→ **Stored data**
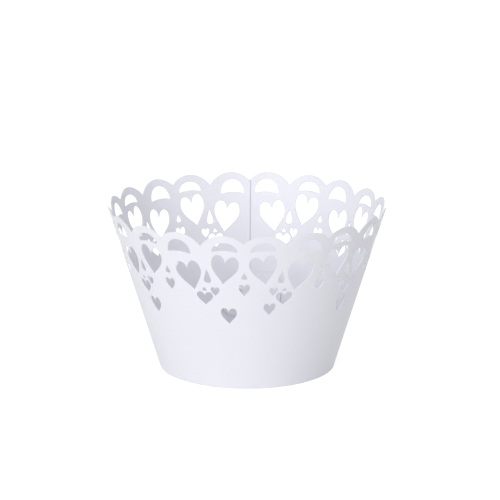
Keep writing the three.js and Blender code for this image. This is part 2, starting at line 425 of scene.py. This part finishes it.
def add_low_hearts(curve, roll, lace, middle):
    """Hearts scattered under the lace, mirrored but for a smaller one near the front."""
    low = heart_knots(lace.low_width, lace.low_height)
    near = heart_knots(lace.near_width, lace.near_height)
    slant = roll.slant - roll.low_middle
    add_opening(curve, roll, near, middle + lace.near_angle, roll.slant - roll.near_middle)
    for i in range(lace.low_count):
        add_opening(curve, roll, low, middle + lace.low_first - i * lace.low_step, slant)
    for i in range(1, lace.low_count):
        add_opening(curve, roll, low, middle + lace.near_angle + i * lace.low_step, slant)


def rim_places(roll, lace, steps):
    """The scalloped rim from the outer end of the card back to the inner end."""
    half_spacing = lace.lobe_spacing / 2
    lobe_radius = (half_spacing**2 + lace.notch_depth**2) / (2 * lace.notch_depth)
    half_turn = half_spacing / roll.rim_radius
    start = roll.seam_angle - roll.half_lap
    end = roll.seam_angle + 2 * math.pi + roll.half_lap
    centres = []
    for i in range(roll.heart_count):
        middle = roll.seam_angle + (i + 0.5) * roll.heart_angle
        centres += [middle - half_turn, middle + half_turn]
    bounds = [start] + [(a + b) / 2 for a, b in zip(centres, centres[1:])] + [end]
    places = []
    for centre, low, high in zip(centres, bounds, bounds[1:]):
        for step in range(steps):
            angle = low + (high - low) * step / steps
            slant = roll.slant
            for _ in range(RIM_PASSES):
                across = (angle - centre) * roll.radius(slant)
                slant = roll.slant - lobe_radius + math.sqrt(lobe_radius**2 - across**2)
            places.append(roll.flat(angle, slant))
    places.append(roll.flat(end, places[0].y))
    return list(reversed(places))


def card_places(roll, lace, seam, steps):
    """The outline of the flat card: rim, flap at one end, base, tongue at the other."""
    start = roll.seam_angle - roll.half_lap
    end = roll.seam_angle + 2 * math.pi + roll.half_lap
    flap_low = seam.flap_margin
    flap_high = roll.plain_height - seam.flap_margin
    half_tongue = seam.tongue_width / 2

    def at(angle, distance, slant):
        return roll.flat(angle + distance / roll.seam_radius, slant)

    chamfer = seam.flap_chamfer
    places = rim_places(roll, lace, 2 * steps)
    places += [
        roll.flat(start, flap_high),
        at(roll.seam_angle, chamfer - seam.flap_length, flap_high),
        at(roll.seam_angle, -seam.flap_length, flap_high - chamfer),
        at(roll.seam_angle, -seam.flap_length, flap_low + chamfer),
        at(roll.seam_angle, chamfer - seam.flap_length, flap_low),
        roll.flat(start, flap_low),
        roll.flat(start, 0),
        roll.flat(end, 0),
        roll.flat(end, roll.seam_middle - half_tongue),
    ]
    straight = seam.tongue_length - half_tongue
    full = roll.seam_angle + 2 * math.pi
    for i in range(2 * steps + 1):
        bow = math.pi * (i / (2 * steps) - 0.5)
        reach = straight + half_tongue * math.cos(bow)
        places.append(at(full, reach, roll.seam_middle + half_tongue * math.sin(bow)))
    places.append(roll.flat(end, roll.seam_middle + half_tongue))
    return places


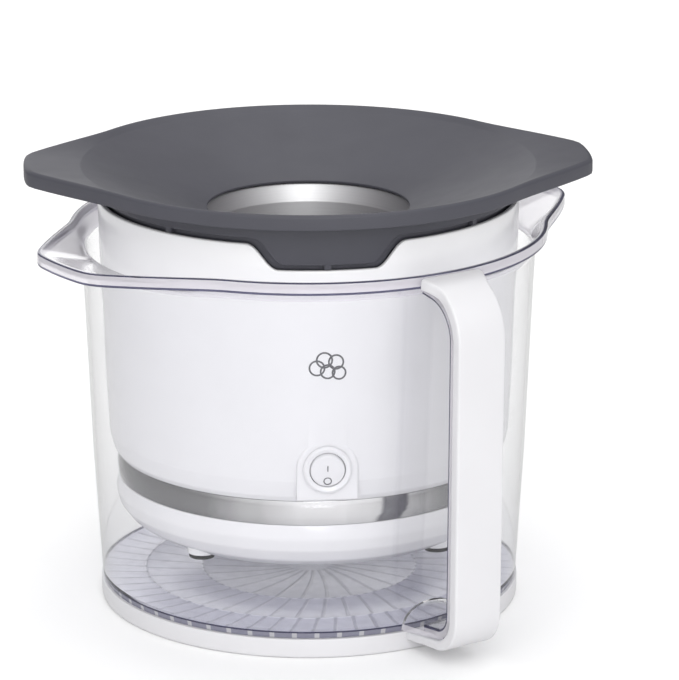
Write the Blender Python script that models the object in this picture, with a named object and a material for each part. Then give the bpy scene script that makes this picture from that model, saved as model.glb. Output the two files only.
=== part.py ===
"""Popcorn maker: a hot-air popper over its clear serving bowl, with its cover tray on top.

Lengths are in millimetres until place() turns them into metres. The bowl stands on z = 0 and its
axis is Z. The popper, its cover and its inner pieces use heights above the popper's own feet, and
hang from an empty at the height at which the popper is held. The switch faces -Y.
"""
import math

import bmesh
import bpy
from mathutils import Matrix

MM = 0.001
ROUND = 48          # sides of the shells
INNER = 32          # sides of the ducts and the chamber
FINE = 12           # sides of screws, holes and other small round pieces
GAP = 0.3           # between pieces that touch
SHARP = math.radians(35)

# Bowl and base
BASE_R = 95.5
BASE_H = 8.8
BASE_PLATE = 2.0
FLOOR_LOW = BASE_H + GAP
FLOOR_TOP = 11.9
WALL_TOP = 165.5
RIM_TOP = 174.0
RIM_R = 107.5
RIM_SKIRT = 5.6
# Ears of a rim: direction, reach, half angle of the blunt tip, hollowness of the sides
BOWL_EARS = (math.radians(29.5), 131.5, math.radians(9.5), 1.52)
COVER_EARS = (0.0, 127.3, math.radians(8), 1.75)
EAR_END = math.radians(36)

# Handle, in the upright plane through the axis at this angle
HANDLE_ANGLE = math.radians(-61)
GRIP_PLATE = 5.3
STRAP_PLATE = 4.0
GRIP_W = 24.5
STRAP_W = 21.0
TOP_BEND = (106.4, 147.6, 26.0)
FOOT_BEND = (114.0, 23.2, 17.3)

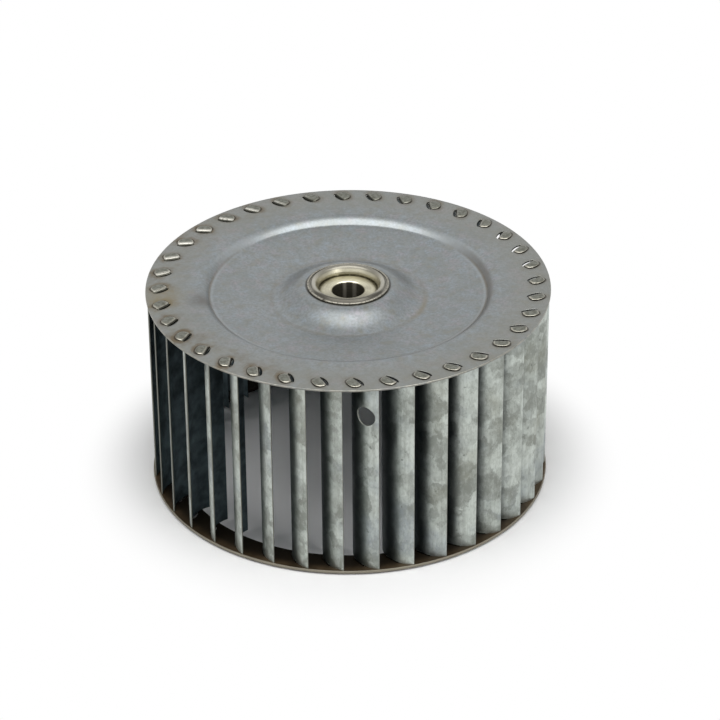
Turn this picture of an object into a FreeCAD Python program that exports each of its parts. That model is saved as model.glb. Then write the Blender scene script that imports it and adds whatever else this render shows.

→ **Task to complete**
Using the data above, return each line exactly as written.

→ **Exercise output**
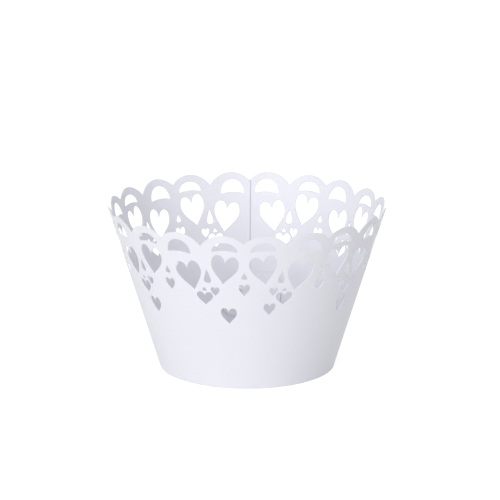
Keep writing the three.js and Blender code for this image. This is part 2, starting at line 425 of scene.py. This part finishes it.
def add_low_hearts(curve, roll, lace, middle):
    """Hearts scattered under the lace, mirrored but for a smaller one near the front."""
    low = heart_knots(lace.low_width, lace.low_height)
    near = heart_knots(lace.near_width, lace.near_height)
    slant = roll.slant - roll.low_middle
    add_opening(curve, roll, near, middle + lace.near_angle, roll.slant - roll.near_middle)
    for i in range(lace.low_count):
        add_opening(curve, roll, low, middle + lace.low_first - i * lace.low_step, slant)
    for i in range(1, lace.low_count):
        add_opening(curve, roll, low, middle + lace.near_angle + i * lace.low_step, slant)


def rim_places(roll, lace, steps):
    """The scalloped rim from the outer end of the card back to the inner end."""
    half_spacing = lace.lobe_spacing / 2
    lobe_radius = (half_spacing**2 + lace.notch_depth**2) / (2 * lace.notch_depth)
    half_turn = half_spacing / roll.rim_radius
    start = roll.seam_angle - roll.half_lap
    end = roll.seam_angle + 2 * math.pi + roll.half_lap
    centres = []
    for i in range(roll.heart_count):
        middle = roll.seam_angle + (i + 0.5) * roll.heart_angle
        centres += [middle - half_turn, middle + half_turn]
    bounds = [start] + [(a + b) / 2 for a, b in zip(centres, centres[1:])] + [end]
    places = []
    for centre, low, high in zip(centres, bounds, bounds[1:]):
        for step in range(steps):
            angle = low + (high - low) * step / steps
            slant = roll.slant
            for _ in range(RIM_PASSES):
                across = (angle - centre) * roll.radius(slant)
                slant = roll.slant - lobe_radius + math.sqrt(lobe_radius**2 - across**2)
            places.append(roll.flat(angle, slant))
    places.append(roll.flat(end, places[0].y))
    return list(reversed(places))


def card_places(roll, lace, seam, steps):
    """The outline of the flat card: rim, flap at one end, base, tongue at the other."""
    start = roll.seam_angle - roll.half_lap
    end = roll.seam_angle + 2 * math.pi + roll.half_lap
    flap_low = seam.flap_margin
    flap_high = roll.plain_height - seam.flap_margin
    half_tongue = seam.tongue_width / 2

    def at(angle, distance, slant):
        return roll.flat(angle + distance / roll.seam_radius, slant)

    chamfer = seam.flap_chamfer
    places = rim_places(roll, lace, 2 * steps)
    places += [
        roll.flat(start, flap_high),
        at(roll.seam_angle, chamfer - seam.flap_length, flap_high),
        at(roll.seam_angle, -seam.flap_length, flap_high - chamfer),
        at(roll.seam_angle, -seam.flap_length, flap_low + chamfer),
        at(roll.seam_angle, chamfer - seam.flap_length, flap_low),
        roll.flat(start, flap_low),
        roll.flat(start, 0),
        roll.flat(end, 0),
        roll.flat(end, roll.seam_middle - half_tongue),
    ]
    straight = seam.tongue_length - half_tongue
    full = roll.seam_angle + 2 * math.pi
    for i in range(2 * steps + 1):
        bow = math.pi * (i / (2 * steps) - 0.5)
        reach = straight + half_tongue * math.cos(bow)
        places.append(at(full, reach, roll.seam_middle + half_tongue * math.sin(bow)))
    places.append(roll.flat(end, roll.seam_middle + half_tongue))
    return places


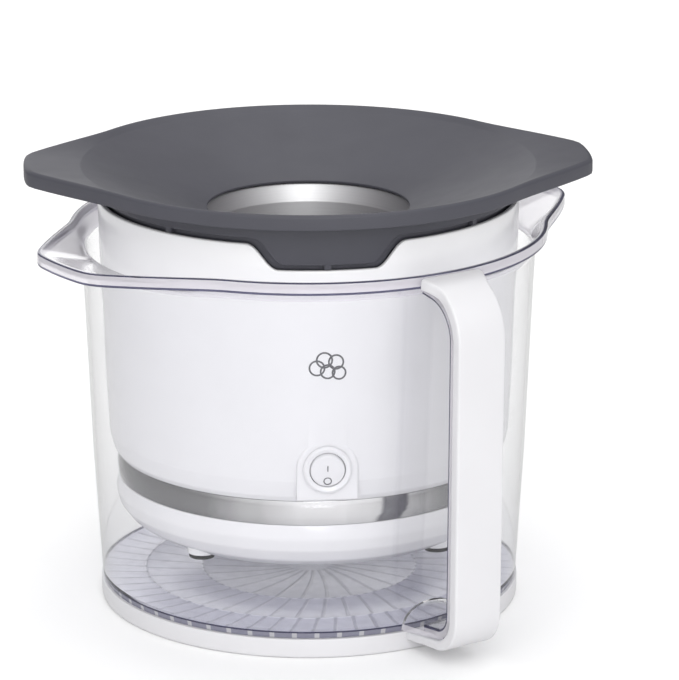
Write the Blender Python script that models the object in this picture, with a named object and a material for each part. Then give the bpy scene script that makes this picture from that model, saved as model.glb. Output the two files only.
=== part.py ===
"""Popcorn maker: a hot-air popper over its clear serving bowl, with its cover tray on top.

Lengths are in millimetres until place() turns them into metres. The bowl stands on z = 0 and its
axis is Z. The popper, its cover and its inner pieces use heights above the popper's own feet, and
hang from an empty at the height at which the popper is held. The switch faces -Y.
"""
import math

import bmesh
import bpy
from mathutils import Matrix

MM = 0.001
ROUND = 48          # sides of the shells
INNER = 32          # sides of the ducts and the chamber
FINE = 12           # sides of screws, holes and other small round pieces
GAP = 0.3           # between pieces that touch
SHARP = math.radians(35)

# Bowl and base
BASE_R = 95.5
BASE_H = 8.8
BASE_PLATE = 2.0
FLOOR_LOW = BASE_H + GAP
FLOOR_TOP = 11.9
WALL_TOP = 165.5
RIM_TOP = 174.0
RIM_R = 107.5
RIM_SKIRT = 5.6
# Ears of a rim: direction, reach, half angle of the blunt tip, hollowness of the sides
BOWL_EARS = (math.radians(29.5), 131.5, math.radians(9.5), 1.52)
COVER_EARS = (0.0, 127.3, math.radians(8), 1.75)
EAR_END = math.radians(36)

# Handle, in the upright plane through the axis at this angle
HANDLE_ANGLE = math.radians(-61)
GRIP_PLATE = 5.3
STRAP_PLATE = 4.0
GRIP_W = 24.5
STRAP_W = 21.0
TOP_BEND = (106.4, 147.6, 26.0)
FOOT_BEND = (114.0, 23.2, 17.3)

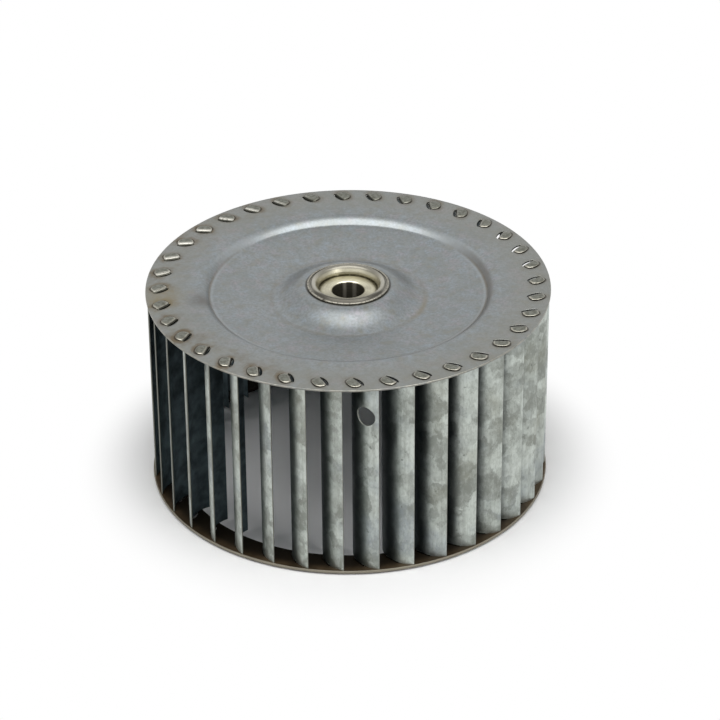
Turn this picture of an object into a FreeCAD Python program that exports each of its parts. That model is saved as model.glb. Then write the Blender scene script that imports it and adds whatever else this render shows.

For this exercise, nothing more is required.